Cursamos juntos séptimo, octavo y noveno grados. Nos enamoramos de la misma chica, nos peleamos y cuando la muchacha por fin se decidió por alguien (que no fue por ninguno de nosotros tres) nos volvimos a reconciliar. A Omar y a mí nos encantaba la música de Santana, Chicago y Joe Cocker; a Nan le gustaban las baladas de Los Galos, Los Ángeles Negros y Sandro.
Juntos probamos, a escondidas, el primer cigarro, pero después de la paliza y la respectiva regañina de nuestras madres, decidimos mantenernos al margen. Omar fue el primero en tener novia. Nos contó detalladamente todo el procedimiento de la conquista y también la aceptación. No describió las sensaciones, emociones y palpitaciones del primer beso. Nan y yo lo escuchábamos con los ojos muy abiertos y el aliento cortado.
Omar demostró desde pequeño un especial talento para las matemáticas y los negocios. Nan, por su parte, fue siempre el más aplicado y ordenado en los estudios. No hubo deber que no llevara ni ecuación matemática que no resolviera. Por mi parte, mi pasión era la historia, la literatura y leer cuanto caía en mis manos. Al terminar el noveno grado, Nan y Omar se fueron a estudiar bachillerato a San Salvador, y yo, a Costa Rica. Nos separamos por muchos años, pero nunca olvidamos aquel pacto de sangre.
Pasados los años de la guerra, nos volvimos a juntar. Omar se graduó en Economía, se casó con Evelyn y emprendió su propio negocio.
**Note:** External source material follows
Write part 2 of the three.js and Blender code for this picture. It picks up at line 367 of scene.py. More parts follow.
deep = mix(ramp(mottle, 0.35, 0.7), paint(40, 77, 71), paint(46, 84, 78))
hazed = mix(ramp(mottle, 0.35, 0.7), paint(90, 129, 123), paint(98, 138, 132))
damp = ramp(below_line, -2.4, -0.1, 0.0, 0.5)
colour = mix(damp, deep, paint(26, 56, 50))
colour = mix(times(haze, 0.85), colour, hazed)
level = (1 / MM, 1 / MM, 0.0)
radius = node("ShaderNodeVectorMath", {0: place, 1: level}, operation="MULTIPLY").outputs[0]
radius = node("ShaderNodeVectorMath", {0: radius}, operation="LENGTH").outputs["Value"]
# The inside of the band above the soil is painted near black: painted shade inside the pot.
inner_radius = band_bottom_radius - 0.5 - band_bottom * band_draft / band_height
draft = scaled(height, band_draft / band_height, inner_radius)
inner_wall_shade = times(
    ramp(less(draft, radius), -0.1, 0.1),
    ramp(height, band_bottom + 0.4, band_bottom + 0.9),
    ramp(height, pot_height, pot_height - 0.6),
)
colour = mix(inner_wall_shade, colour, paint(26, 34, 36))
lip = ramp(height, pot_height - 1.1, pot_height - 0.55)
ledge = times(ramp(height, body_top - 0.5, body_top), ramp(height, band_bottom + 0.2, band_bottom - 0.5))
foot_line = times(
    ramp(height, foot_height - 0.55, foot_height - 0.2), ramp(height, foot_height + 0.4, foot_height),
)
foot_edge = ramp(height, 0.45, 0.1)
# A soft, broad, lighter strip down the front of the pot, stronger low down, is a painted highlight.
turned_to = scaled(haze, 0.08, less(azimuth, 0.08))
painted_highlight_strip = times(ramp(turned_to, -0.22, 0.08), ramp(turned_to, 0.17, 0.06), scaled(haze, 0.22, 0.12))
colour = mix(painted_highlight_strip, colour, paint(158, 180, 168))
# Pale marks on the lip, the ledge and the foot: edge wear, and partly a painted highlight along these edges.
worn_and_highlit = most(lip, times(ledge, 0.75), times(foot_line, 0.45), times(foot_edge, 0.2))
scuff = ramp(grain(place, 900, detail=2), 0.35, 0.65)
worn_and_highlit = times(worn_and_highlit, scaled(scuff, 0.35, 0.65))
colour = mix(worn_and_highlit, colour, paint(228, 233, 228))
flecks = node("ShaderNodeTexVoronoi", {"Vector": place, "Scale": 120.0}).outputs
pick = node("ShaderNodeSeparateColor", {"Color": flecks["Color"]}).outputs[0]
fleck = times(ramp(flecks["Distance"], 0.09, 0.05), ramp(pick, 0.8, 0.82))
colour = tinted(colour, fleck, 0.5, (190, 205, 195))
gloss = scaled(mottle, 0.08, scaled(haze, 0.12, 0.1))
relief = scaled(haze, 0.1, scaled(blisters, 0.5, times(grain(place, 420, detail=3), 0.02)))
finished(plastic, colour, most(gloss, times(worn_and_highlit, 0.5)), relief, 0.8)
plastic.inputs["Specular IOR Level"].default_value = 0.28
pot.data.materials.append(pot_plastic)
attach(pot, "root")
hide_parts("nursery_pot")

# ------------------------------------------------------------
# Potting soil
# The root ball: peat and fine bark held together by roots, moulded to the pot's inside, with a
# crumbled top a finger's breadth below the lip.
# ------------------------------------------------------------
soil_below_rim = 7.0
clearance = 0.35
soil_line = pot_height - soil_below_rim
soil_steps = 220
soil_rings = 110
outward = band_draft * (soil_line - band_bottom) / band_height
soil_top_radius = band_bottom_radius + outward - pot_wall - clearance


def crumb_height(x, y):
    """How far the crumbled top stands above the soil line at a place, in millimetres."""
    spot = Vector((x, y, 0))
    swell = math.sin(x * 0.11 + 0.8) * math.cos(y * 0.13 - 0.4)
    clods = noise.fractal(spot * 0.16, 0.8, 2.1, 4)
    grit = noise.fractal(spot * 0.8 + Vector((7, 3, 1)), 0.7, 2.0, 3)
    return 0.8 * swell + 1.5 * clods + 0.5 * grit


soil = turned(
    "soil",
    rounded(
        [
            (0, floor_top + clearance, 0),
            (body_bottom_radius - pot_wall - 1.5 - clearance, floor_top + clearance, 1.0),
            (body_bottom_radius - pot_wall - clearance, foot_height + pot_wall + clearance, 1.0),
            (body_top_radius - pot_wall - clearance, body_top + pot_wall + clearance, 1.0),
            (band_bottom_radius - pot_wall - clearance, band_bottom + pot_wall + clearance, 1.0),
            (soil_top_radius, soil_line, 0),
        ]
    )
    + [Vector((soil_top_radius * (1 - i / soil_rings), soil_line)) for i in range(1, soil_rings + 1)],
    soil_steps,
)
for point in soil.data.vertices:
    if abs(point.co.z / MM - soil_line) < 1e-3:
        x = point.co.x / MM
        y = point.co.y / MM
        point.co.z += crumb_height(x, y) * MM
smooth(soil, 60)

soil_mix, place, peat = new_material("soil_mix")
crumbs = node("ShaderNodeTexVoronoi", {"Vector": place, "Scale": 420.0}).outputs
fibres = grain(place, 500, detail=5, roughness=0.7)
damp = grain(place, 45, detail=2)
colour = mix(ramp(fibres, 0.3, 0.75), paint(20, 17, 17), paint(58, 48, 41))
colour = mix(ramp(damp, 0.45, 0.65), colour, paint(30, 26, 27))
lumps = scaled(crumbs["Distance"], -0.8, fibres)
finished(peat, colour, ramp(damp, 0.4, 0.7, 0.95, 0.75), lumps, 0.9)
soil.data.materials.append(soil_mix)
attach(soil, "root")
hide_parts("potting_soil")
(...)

Nan se graduó de ingeniero civil y de licenciado en Administración de Empresas, se casó con Rosita y también montó su propia compañía. El reencuentro, hace unos diez años, en la casa de Omar fue muy emotivo. Allí estábamos los tres amigos de la infancia, con nuestras esposas e hijos, de nuevo juntos y felices.
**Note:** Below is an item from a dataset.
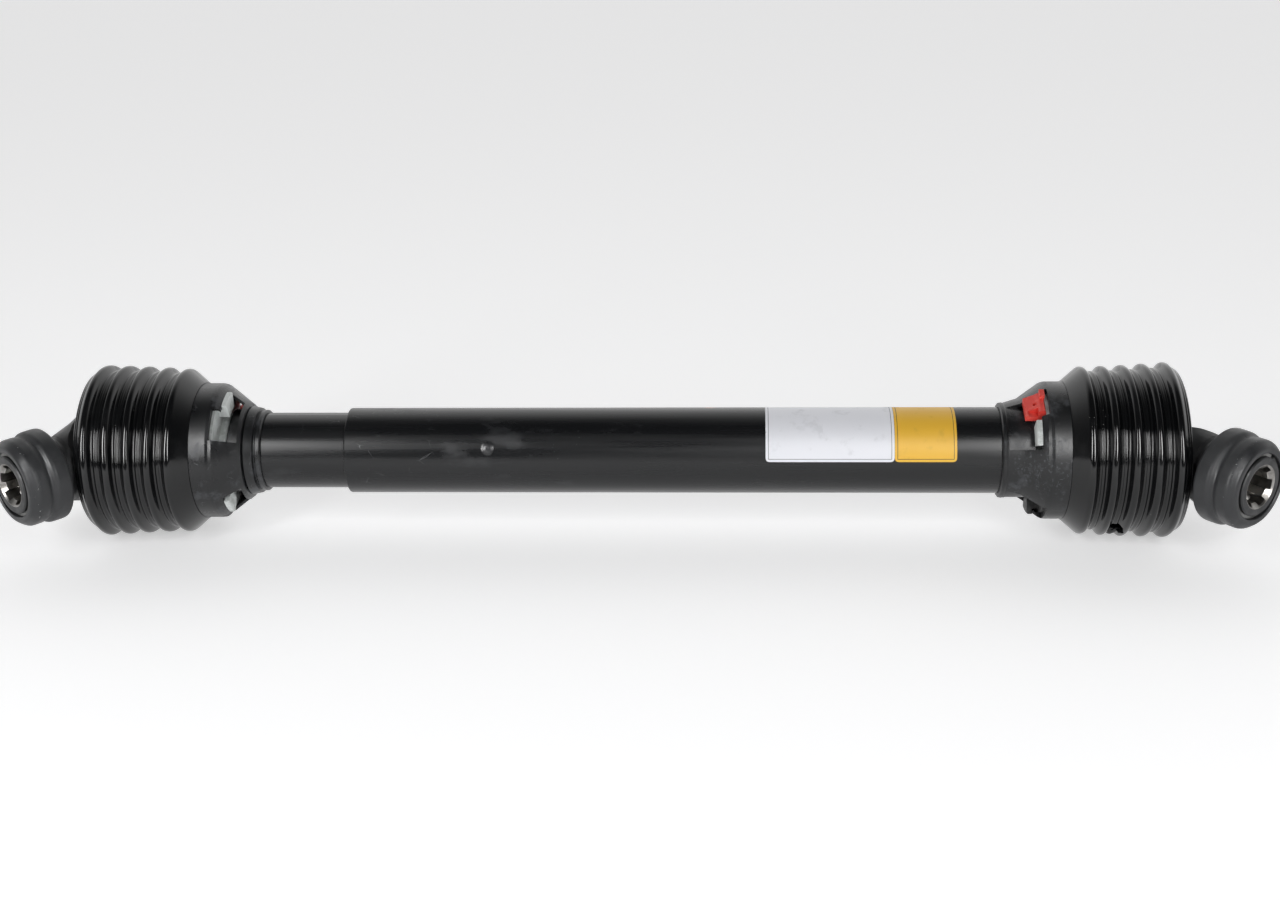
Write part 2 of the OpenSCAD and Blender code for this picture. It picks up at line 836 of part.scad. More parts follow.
module bore() {
    back = crotch - 4;
    front = yoke_reach + 1;
    rotate([0, 90, 0])
        cylinder(r = spline_minor_r, h = front, $fn = turn_fn);
    intersection() {
        turned([[0, back], [spline_major_r, back], [spline_major_r, front], [0, front]]);
        union() {
            for (i = [0:spline_count - 1])
                rotate([30 + 360 * i / spline_count, 0, 0])
                    translate([0, -spline_slot / 2, 0])
                        cube([front, spline_slot, 2 * spline_major_r]);
        }
    }
    mouth = spline_major_r + 1.3;
    turned([[0, yoke_reach - 4], [spline_minor_r, yoke_reach - 4], [mouth, yoke_reach], [mouth, front],
        [0, front]]);
}
module right_end_yoke() {
    color(black_satin)
        at_end(1)
            at_yoke()
                end_yoke();
}
module left_end_yoke() {
    color(black_satin)
        at_end(-1)
            at_yoke()
                end_yoke();
}

// Collar: two rounded bands outside, a spring chamber, a land over the balls and a pocket inside
module collar() {
    f = collar_front;
    inside = [[mouth_r, f - 0.5], [mouth_r, snap_x - 0.2], [land_r, snap_x - 0.2],
        [land_r, ball_x + 10.4], [pocket_r, ball_x + 9.4], [pocket_r, ball_x + 0.4],
        [ball_land_r, ball_x - 1.4], [ball_land_r, chamber_end], [chamber_r, chamber_end]];
    turned(concat(collar_outside(), inside));
}
module right_lock_collar() {
    color(black_satin)
        at_end(1)
            at_yoke()
                collar();
}
module left_lock_collar() {
    color(black_satin)
        at_end(-1)
            at_yoke()
                collar();
}
module collar_washer() {
    ring(chamber_r - 0.35, hub_r + fit, washer_x, washer_x + washer_t);
}
module right_collar_washer() {
    color(steel)
        at_end(1)
            at_yoke()
                collar_washer();
}
module left_collar_washer() {
    color(steel)
        at_end(-1)
            at_yoke()
                collar_washer();
}
module collar_ring() {
    difference() {
        ring(hub_r + 2.7, hub_r - 1.35, snap_x + 0.05, snap_x + 0.05 + snap_t);
        translate([snap_x - 1, 0, -2.5])
            cube([snap_t + 3, hub_r + 5, 5]);
    }
}
module right_collar_ring() {
    color(steel)
        at_end(1)
            at_yoke()
                collar_ring();
}
module left_collar_ring() {
    color(steel)
        at_end(-1)
            at_yoke()
                collar_ring();
}

// Spring: a swept coil between the washer and the collar's step
coil_r = (hub_r + chamber_r) / 2;
coil_steps = 24;
coil_sides = 8;
module coil() {
    x0 = washer_x + washer_t + wire_d / 2 + 0.1;
    x1 = chamber_end - wire_d / 2 - 0.1;
    n = spring_turns * coil_steps;
    pts = [for (i = [0:n]) for (j = [0:coil_sides - 1])
        let(a = 360 * i / coil_steps, b = 360 * j / coil_sides, r = coil_r + wire_d / 2 * cos(b))
        [x0 + (x1 - x0) * i / n + wire_d / 2 * sin(b), r * cos(a), r * sin(a)]];
    sides = [for (i = [0:n - 1]) for (j = [0:coil_sides - 1])
        let(k = i * coil_sides, m = (j + 1) % coil_sides)
        [k + j, k + coil_sides + j, k + coil_sides + m, k + m]];
    first = [for (j = [0:coil_sides - 1]) j];
    last = [for (j = [coil_sides - 1:-1:0]) n * coil_sides + j];
    polyhedron(points = pts, faces = concat([first], sides, [last]), convexity = 6);
}
module right_collar_spring() {
    color(steel)
        at_end(1)
            at_yoke()
                coil();
}
module left_collar_spring() {
    color(steel)
        at_end(-1)
            at_yoke()
                coil();
}

// Locking balls, one module with the end and the ball's number
module lock_ball(end, i) {
    color(steel)
        at_end(end)
            at_yoke()
                rotate([ball_turn(i), 0, 0])
                    translate([ball_x, 0, ball_seat])
                        sphere(r = ball_r, $fn = hole_fn);
}

// Labels: bare plates wrapped over the top and the front of the outer guard tube
label_low = 6;
label_high = 132;
module label(x0, length) {
    r = outer_guard_r + 0.02;
    at_tube(1)
        intersection() {
            ring(r + label_t, r, x0, x0 + length);
            sector(label_low, label_high, 2 * outer_guard_r, x0, x0 + length);
        }
}
yellow_label_x = joint_reach - sleeve_end - label_gap - yellow_label_len;
white_label_x = yellow_label_x - 0.2 - white_label_len;
module white_label() {
    color([0.86, 0.87, 0.9])
        label(white_label_x, white_label_len);
}
module yellow_label() {
    color([0.98, 0.7, 0.05])
        label(yellow_label_x, yellow_label_len);
}

outer_guard_tube();
right_guard_base();
right_guard_bell();
right_guard_bearing();
white_label();
yellow_label();
inner_guard_tube();
left_guard_base();
left_neck_ring();
left_guard_bell();
left_guard_bearing();
right_release_latch();
left_release_latch();
outer_drive_tube();
right_inner_yoke();
right_tube_pin();
inner_drive_tube();
left_inner_yoke();
left_tube_pin();
right_cross();
right_grease_fitting();
right_seals();
right_inner_cups();
right_inner_rings();
right_outer_cups();
right_outer_rings();
right_end_yoke();
right_collar_washer();
right_collar_ring();
right_lock_collar();
right_collar_spring();
lock_ball(1, 0);  // right_ball_1
lock_ball(1, 1);  // right_ball_2
lock_ball(1, 2);  // right_ball_3
left_cross();
left_grease_fitting();
left_seals();
left_inner_cups();
left_inner_rings();
left_outer_cups();
left_outer_rings();
left_end_yoke();
left_collar_washer();
left_collar_ring();
left_lock_collar();
left_collar_spring();
lock_ball(-1, 0);  // left_ball_1
lock_ball(-1, 1);  // left_ball_2
lock_ball(-1, 2);  // left_ball_3
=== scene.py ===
"""Looks of the power take-off shaft: materials, soft bells, labels, studio and camera."""
import json
import math

import bmesh
import bpy
from mathutils import Matrix, Vector


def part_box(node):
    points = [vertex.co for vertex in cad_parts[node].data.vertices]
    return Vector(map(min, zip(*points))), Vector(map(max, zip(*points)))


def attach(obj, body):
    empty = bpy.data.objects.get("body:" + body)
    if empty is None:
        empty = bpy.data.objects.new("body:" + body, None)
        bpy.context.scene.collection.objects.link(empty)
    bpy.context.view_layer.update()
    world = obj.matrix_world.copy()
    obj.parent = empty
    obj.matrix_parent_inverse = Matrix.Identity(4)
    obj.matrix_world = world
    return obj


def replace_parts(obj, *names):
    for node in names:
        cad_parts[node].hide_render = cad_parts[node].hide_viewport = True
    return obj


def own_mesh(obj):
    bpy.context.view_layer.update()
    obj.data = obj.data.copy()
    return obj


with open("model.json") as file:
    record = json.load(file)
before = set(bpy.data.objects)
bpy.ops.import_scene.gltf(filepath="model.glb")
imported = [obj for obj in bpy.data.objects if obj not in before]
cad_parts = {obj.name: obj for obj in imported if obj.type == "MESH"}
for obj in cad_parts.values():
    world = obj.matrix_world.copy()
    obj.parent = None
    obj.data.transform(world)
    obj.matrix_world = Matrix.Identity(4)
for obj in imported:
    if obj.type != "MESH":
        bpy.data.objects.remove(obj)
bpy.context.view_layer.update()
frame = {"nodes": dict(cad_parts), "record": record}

# Sizes of the part's source that the dressed pieces share, in millimetres
MM = 0.001
JOINT_REACH = 450
BEND = math.radians(49.5)
BELL_SEAT = 79
FLANGE_R = 59
SPIGOT_R = FLANGE_R - 3
SPIGOT_W = 14
BELL_R = 75
RIB_PITCH = 17.6
RIB_STEP = 0.8
RIB_DEPTH = 5.6
CREST_W = 4.4
CREST_DROP = 0.5
CREST_X = 7
FLANK_W = 3.4
BEAD_H = 1
RIB_COUNT = 5
BELL_WALL = 2.3
LIP_STEP = 7.6
LIP_X = CREST_X + CREST_W / 2 + LIP_STEP
LIP_R = BELL_R - LIP_STEP
TUBE_R = 37
LABEL_T = 0.2
LABEL_X = 118.4
LABEL_GAP = 0.2
WHITE_LEN = 108.5
YELLOW_LEN = 52
LABEL_LOW = math.radians(6)
LABEL_HIGH = math.radians(132)
YOKE_REACH = 106
BORE_R = 19
LAND_R = 15.1

# The scene's own forms, in millimetres: the tear and its flap, the skin's waves, and the labels' film
TEAR_TURN = math.radians(-51)
TEAR_X = -36
TEAR_OUTLINE = ((-6, -5), (-4.4, -7.6), (-1.6, -9.6), (1.4, -7.4), (4.6, -7), (5.4, -2), (6.8, 1.6),
                (4.6, 5.4), (4, 10), (0.4, 8.4), (-2.6, 10.6), (-3.6, 6), (-5.4, 3), (-4.8, -1))
TEAR_REACH = (58, 80)
SKIN_R = 70
FLAP_HALF_W = 4.6
FLAP_LEN = 8.5
FLAP_START = 8.6
FLAP_R = 67.6
FLAP_LIFT = 4.4
FLAP_T = 1.3
BELL_SEGMENTS = 200
FIRM_LEN = 8
SOFTEN_LEN = 30
FILM_CORNER = 3.2
FILM_LIFT = 0.06
FILM_MESH = 1.6
FRAME_INSET = 2.4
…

Nos visitábamos de tanto en tanto. Hablábamos por teléfono. Compartimos nuestras tristezas y alegrías. De manera repentina, Nan se enfermó y lo internaron en un hospital. No me preocupó mucho porque sé que es fuerte. En efecto se recupera... pero una extraña bacteria nosocomial (¡qué nombre más espantoso), lo hace recaer. Lo que parecía una recuperación rápida se vuelve una lenta agonía de semanas.
El lunes me llama Omar y me dice “se nos fue Nan”. Siento que se me aflojan las rodillas y una extraña sensación de sopor me invade la cabeza. Es el primer amigo de la infancia que se me muere. Precisamente uno del pacto de sangre.
En el cementerio, me despedazó el corazón ver a Rosita y sus niñas de la misma edad de mis hijas, en aquel entonces, llorando. Sobre todo, me partió el alma la más chiquita, que entre lágrimas sólo decía “mi papi, mi papi”. Y pensé en mis hijas.
Pensé en mi vida y en mis prioridades. Caigo en la cuenta de que muchas de esas cosas que nos preocupan y agobian la cotidianidad son absolutamente nada comparado con el dolor de esa niña querida. Pienso que nada, absolutamente nada, por grande que fuera, se compararía con volver a la vida a Nan y volvernos a ir con Omar a bañarnos al río del pueblo y a pelear por las novias.
Decido entonces, frente al ataúd de Nan, vivir la vida más plena, disfrutar más el presente, abrazar más a mi esposa y a mis hijas, querer más a mis amigos y tratar ser cada día mejor. Ése es el legado de Hernán Romero Perla en los que lo queremos.